На моей памяти Л.С. часто повторял ленинские слова о том, что дефиниций может быть много, ибо много сторон в предметах (похоже, фраза ему нравилась, хотя Ленин в числе его «учителей» вряд ли присутствовал, да и отношения с партией он решил достаточно просто – положил партбилет на стол).  С этим пониманием он построил свою концепцию о многоуровневой сущности права.

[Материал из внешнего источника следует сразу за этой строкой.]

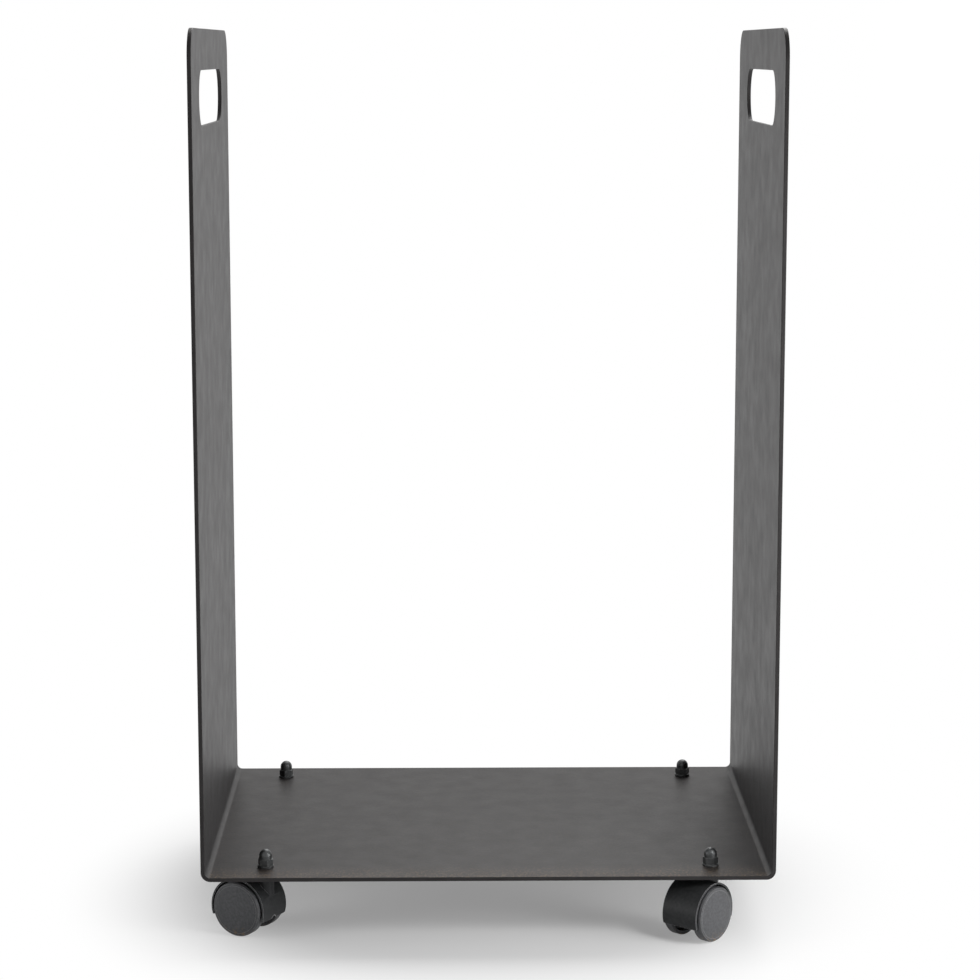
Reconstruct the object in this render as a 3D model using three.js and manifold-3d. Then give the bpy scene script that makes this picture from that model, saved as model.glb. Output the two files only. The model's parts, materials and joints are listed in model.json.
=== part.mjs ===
// Fireside log cart: one steel sheet bent into a U, open at the front, back and top, with a hand slot near
// the top of each side, on four hooded twin-wheel swivel castors whose stems are held by cap nuts in the tray.
// Millimetres. +X right, +Y away from the front, +Z up. The origin is on the floor under the cart's middle.

import * as THREE from 'three';
import { mergeVertices } from 'three/addons/utils/BufferGeometryUtils.js';
import Module from 'manifold-3d';

const wasm = await Module();
wasm.setup();

// ---------------------------------------------------------------- driving dimensions

// Sheet body
const bodyWidth = 420;              // over the outer faces of the two sides
const bodyDepth = 300;
const sideHeight = 615;             // from the underside of the base to the top edge of a side
const sheetThickness = 3;
const bendRadius = 4;               // inside radius where the base turns up into a side
const cornerRadius = 22;            // top corners of a side, front and back
const slotLength = 185;
const slotHeight = 40;
const slotDrop = 30;                // from a side's top edge down to the slot

// Castors
const mountingHeight = 48;          // from the floor to the underside of the base
const stemInsetX = 45.5;            // from a side's outer face to the stem
const stemInsetY = 27;              // from the base's front or back edge to the stem
const trail = 15.5;                 // from the stem sideways to the axle
const frontLeftHeading = 150;       // degrees from +X: the way the trail points
const frontRightHeading = 229;

// Wheel
const wheelRadius = 20.5;
const castorHalfWidth = 17;         // from the middle of a castor to the edge of a wheel's outer face
const faceCrown = 0.6;              // how far the middle of that face stands out past its edge
const faceBevel = 0.9;
const treadWidth = 7;
const rimThickness = 2.6;
const wheelWall = 2;
const hubRadius = 5;

// Housing: a hood over both wheels on one middle web, and the boss that turns on the stem
const hoodHalfWidth = 15;
const hoodGap = 1.5;                // round the wheels
const hoodThickness = 1.2;
const hoodSkirt = 7.4;              // from the axle down to the hood's two lower edges
const webThickness = 6;
const bossRadius = 6;
const bossBottom = 17.4;            // height above the floor
const clipPocketRadius = 7;

// Axle, stem and fasteners
const axleRadius = 2;
const pinRadius = 3.5;              // the plain part of the stem, which the boss turns on
const pinTail = 1.9;                // below the boss, for the clip
const collarRadius = 6;
const collarHeight = 1.5;
const threadRadius = 2.9;
const stemHoleRadius = 3.3;
const clipRadius = 6;
const clipThickness = 0.8;
const clipGrooveDepth = 0.8;
const clipMouth = 80;               // degrees left open in the clip
const washerRadius = 6;
const washerThickness = 1.6;
const nutAcrossFlats = 10;
const nutHexHeight = 5;
const nutHeight = 12;
const nutDomeRadius = 4.75;
const nutBoreDepth = 8.5;

// Clearances and facets
const runningGap = 0.3;             // between a turning piece and what it turns on or in
const hubGap = 0.4;                 // between the web and a wheel's hub
const threadGap = 0.3;
const wheelFacets = 30;
const hoodFacets = 22;              // along the hood's arc
const roundFacets = 16;
const arcFacets = 6;                // in a quarter circle of the sheet
const overrun = 5;                  // how far a cutting solid runs past what it cuts

// ---------------------------------------------------------------- places that follow from them

const baseUnderside = mountingHeight;
const baseTop = baseUnderside + sheetThickness;
const sideTop = baseUnderside + sideHeight;
const axleHeight = wheelRadius;
const hoodInnerRadius = wheelRadius + hoodGap;
const hoodOuterRadius = hoodInnerRadius + hoodThickness;
const collarBottom = baseUnderside - collarHeight;
const bossTop = collarBottom - runningGap;
const pinBottom = bossBottom - pinTail;
const clipTop = bossBottom - runningGap;
const nutBottom = baseTop + washerThickness;
const stemTop = nutBottom + nutBoreDepth - threadGap;
const wheelSkin = castorHalfWidth - wheelWall;
const axleHalfLength = wheelSkin - runningGap;

// ---------------------------------------------------------------- materials

function paint(color, roughness, metalness) {
  return new THREE.MeshStandardMaterial({ color, roughness, metalness });
}

const powderCoat = paint(0x2b2c2e, 0.6, 0.1);
const housingPlastic = paint(0x343638, 0.55, 0);
const wheelPlastic = paint(0x4a4b4d, 0.5, 0);
const brightSteel = paint(0x9a9c9e, 0.35, 0.9);
const darkSteel = paint(0x3a3b3d, 0.4, 0.8);

// ---------------------------------------------------------------- solids

const radians = THREE.MathUtils.degToRad;

function solid(geometry) {
  const bare = geometry.clone();
  bare.deleteAttribute('normal');
  bare.deleteAttribute('uv');
  const merged = mergeVertices(bare, 1e-4);
  return new wasm.Manifold(new wasm.Mesh({
    numProp: 3,
    vertProperties: Float32Array.from(merged.attributes.position.array),
    triVerts: Uint32Array.from(merged.index.array),
  }));
}

function geometryOf(manifold) {
  const { vertProperties, triVerts } = manifold.getMesh();
  const geometry = new THREE.BufferGeometry();
  geometry.setAttribute('position', new THREE.BufferAttribute(vertProperties, 3));
  geometry.setIndex(new THREE.BufferAttribute(triVerts, 1));
  geometry.computeVertexNormals();
  return geometry;
}

// A shape drawn in (x, z), extruded along Y about the middle.
function extrudeAlongY(shape, length, curveSegments = arcFacets) {
  const geometry = new THREE.ExtrudeGeometry(shape, { depth: length, bevelEnabled: false, curveSegments });
  return geometry.translate(0, 0, -length / 2).rotateX(Math.PI / 2);
}

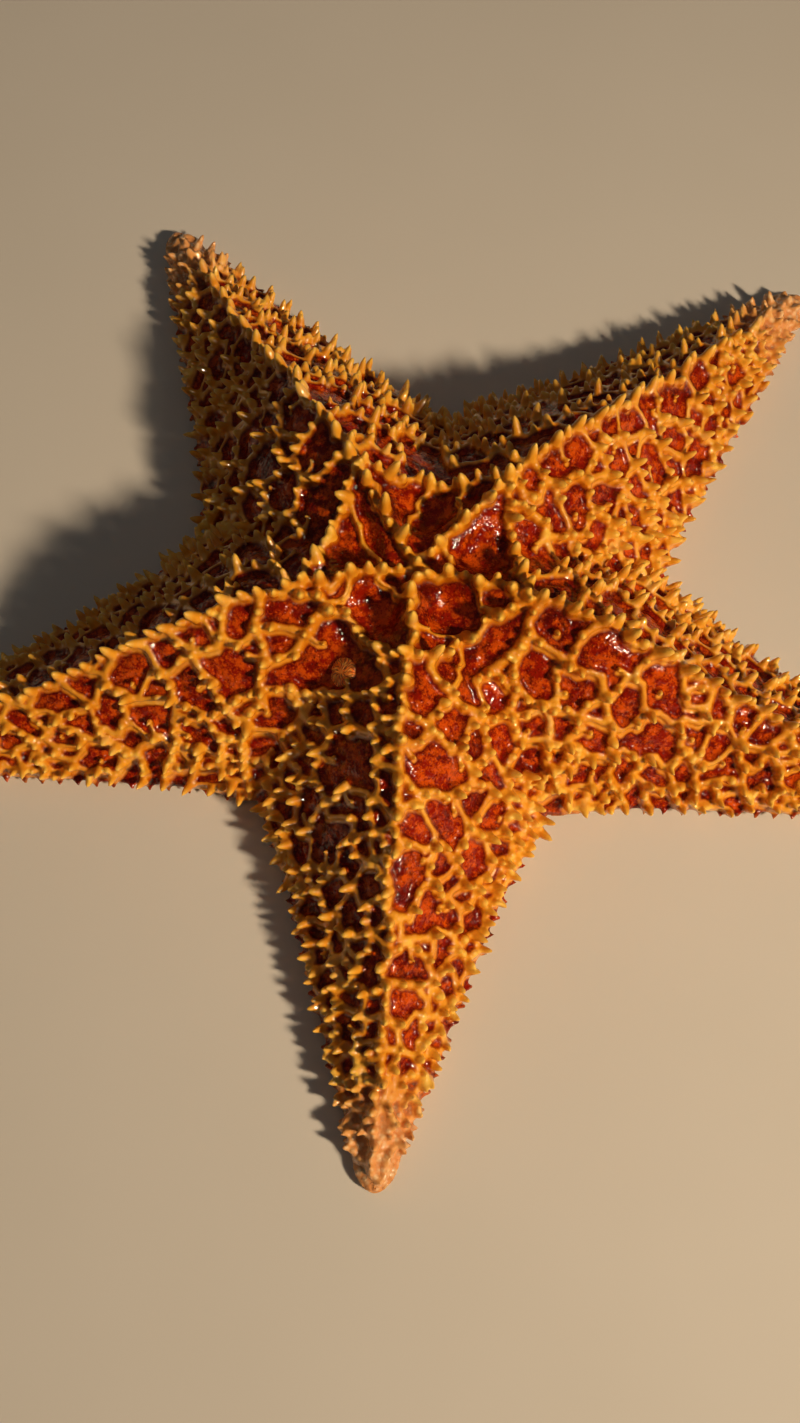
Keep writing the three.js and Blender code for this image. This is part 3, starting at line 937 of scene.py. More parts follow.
def add_side_spines(arm, side):
    outward = np.array([-arm.sin * side, arm.cos * side, 0.0])
    first = max(EDGE_ROW["first"], corners[(arm.index, side)][3])
    for s in stations(arm, first, EDGE_ROW["step"]):
        x, y = arm.to_plan(s, side * RIM_INSET * float(arm.half_width(s)))
        height = mix(EDGE_ROW["height"], RIM_HEIGHT, s / arm.length)
        add_spine((x, y, height), outward + chance.normal(0, LEAN, 3), s / arm.length, EDGE_SPINE)
    for u in np.arange(*COMB_ROW["range"], COMB_ROW["step"] / arm.length):
        x, y = arm.to_plan(u * arm.length, side * (groove_at(u) + COMB_OUT))
        inward = -outward + chance.normal(0, LEAN, 3) * COMB_SWAY
        add_spine((x, y, COMB_ROW["height"]), inward, u, COMB_SPINE)


for arm in arms:
    add_side_spines(arm, 1)
    add_side_spines(arm, -1)
print("points with all spines", body.count)

# %% [markdown]
# ## One skin
#
# A boolean union of nearly three thousand shapes would be slow and easily broken. The remesh builds
# one watertight surface round everything instead, with even small faces, and a few rounds of
# smoothing then melt the cones into the skin like the flesh that covers them.

# %% Remesh into one skin
VOXEL = 0.5
SMOOTH_ROUNDS = 2
SMOOTH_FACTOR = 0.5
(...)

Воля господствующего класса – воля всех субъектов правового регулирования – воля конкретного индивида (при условии обретения волей юридически значимой формы на каждом уровне).


 

С этих позиций право – это материально детерминированная и возведённая в закон общеклассовая (всенародная при социализме) воля, непосредственно выраженная не только в общих государственно обязательных установлениях, но и в закреплённых ими наличных правах субъектов общественных отношений, характер и содержание которых объективно обусловлены.  Отчётливо выраженная позиция правового позитивизма с распространением её на область субъективного права, не так ли?






 

В последней работе Л.С. не отошёл от сути своей концепции, уточнив, что важнейшее достоинство права – сфера свободы и минимум нравственности. Представить себе невозможно, как я обрадовался, прочитав эти строки. Сколько копий в своё время было сломано вокруг чистого учения о праве Г. Кельзена. Много внимания уделял ему и Л.С. Все общие и индивидуальные нормы покоятся на некой «грунднорме», - писал он, - Г. Кельзен завершает формализацию не только права, но и государства, которое выводится из права и понимается, как правопорядок. Нельзя не сказать, что ещё с университетских времён моё внимание обращала на себя незавершённость марксистско-ленинской конструкции – у права прекрасный фундамент (производственные отношения), но нет вершины, верхушки (золочёного, если хотите шпиля). Обратная картина у либертаристов – мощный красивый купол (права человека, права гражданина) но хилый гнилой фундамент, а точнее его полное отсутствие.


 

Международное право не признаёт своими субъектами ни граждан, ни человеков, о правах которых неустанно печётся. Благодаря этому, 50% мировых богатств оказались на законных основаниях сосредоточены в руках 1% населения земного шара,т.к. в этой системе права физические лица выведены за пределы правового регулирования. Предъявить какие-либо претензии к несубъекту невозможно, каких-либо обязанностей на него не возложено. Претензии же к государству, правительству, их образованиям и организациям - пожалуйста, для этого они наделены все полнотой правосубъектности.


 

С таких позиций белый протестант англосаксонского происхождения  может обличать иное государство в несправедливом владении природными ресурсами на 1/6 части суши, но и подумать не смеет о таком же подходе к членам богатейших семейств современности, владеющими природными ресурсами на остальных частях несчастной суши. И тут Hans Kelsen (нормативист, Карл!)со своей грунднормой.


 

Полагаю, что грунднорма – это правовое бытие справедливости, существующее в виде неформализованной нормы надконституционного порядка, т.е. грунднорма не основание, не фундамент, а вершина права, его второй полюс (золочёный, если хотите шпиль). В этом суть концепции биполярного мира права. На право с одной стороны воздействуют экономические отношения (собственность одновременно как экономическая и правовая категории – один полюс), а с другой стороны на право воздействуют отношения нравственности (справедливость одновременно как этическая и правовая категории – второй полюс) - вспомним дуализм собственности по Марксу и дуализм справедливости по Аристотелю. Придя своим путём к выводу о наличии в объективном праве «минимума нравственности», Л.С., в какой-то мере, но подтвердил правильность моих рассуждений – это ли не повод для радости?